## RECORD LIST
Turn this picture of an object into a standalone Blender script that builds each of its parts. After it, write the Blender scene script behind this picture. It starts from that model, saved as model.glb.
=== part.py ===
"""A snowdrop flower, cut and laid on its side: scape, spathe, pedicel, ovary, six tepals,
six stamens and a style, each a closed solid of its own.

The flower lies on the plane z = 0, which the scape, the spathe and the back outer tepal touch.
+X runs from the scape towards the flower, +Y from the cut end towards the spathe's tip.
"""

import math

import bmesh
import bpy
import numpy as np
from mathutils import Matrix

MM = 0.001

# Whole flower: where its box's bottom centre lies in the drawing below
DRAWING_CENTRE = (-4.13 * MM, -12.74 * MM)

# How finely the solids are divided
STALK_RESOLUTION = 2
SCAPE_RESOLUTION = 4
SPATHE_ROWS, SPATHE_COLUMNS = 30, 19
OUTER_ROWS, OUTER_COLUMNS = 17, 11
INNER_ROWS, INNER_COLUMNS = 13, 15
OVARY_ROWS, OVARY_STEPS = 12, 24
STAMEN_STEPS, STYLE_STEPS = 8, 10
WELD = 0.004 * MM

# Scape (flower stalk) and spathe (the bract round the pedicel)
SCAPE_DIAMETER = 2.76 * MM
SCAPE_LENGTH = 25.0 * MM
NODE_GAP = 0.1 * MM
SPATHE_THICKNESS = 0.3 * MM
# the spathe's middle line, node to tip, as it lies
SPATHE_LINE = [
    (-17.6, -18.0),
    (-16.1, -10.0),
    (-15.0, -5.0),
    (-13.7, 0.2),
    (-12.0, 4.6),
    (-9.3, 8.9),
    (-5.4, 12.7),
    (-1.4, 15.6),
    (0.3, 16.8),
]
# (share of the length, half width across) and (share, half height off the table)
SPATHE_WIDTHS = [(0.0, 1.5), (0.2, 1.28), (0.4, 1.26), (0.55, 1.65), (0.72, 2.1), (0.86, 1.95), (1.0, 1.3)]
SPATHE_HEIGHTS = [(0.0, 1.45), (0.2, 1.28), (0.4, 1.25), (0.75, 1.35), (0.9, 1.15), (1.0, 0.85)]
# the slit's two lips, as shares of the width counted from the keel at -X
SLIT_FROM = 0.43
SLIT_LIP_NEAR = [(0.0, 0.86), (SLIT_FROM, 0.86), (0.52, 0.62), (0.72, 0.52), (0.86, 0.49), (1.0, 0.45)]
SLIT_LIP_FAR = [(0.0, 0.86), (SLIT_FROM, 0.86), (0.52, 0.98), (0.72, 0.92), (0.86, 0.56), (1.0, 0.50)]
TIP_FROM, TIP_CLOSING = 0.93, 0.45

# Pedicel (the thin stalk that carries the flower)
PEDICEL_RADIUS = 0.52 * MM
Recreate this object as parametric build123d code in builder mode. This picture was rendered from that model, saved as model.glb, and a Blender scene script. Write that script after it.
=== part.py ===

## INSTRUCTIONS TO FOLLOW
Begin with the first line of the data above and, please, print each line exactly until you have printed the line containing "WELD = 0.004 * MM"; print nothing else.

## EXPECTED OUTPUT
Turn this picture of an object into a standalone Blender script that builds each of its parts. After it, write the Blender scene script behind this picture. It starts from that model, saved as model.glb.
=== part.py ===
"""A snowdrop flower, cut and laid on its side: scape, spathe, pedicel, ovary, six tepals,
six stamens and a style, each a closed solid of its own.

The flower lies on the plane z = 0, which the scape, the spathe and the back outer tepal touch.
+X runs from the scape towards the flower, +Y from the cut end towards the spathe's tip.
"""

import math

import bmesh
import bpy
import numpy as np
from mathutils import Matrix

MM = 0.001

# Whole flower: where its box's bottom centre lies in the drawing below
DRAWING_CENTRE = (-4.13 * MM, -12.74 * MM)

# How finely the solids are divided
STALK_RESOLUTION = 2
SCAPE_RESOLUTION = 4
SPATHE_ROWS, SPATHE_COLUMNS = 30, 19
OUTER_ROWS, OUTER_COLUMNS = 17, 11
INNER_ROWS, INNER_COLUMNS = 13, 15
OVARY_ROWS, OVARY_STEPS = 12, 24
STAMEN_STEPS, STYLE_STEPS = 8, 10
WELD = 0.004 * MM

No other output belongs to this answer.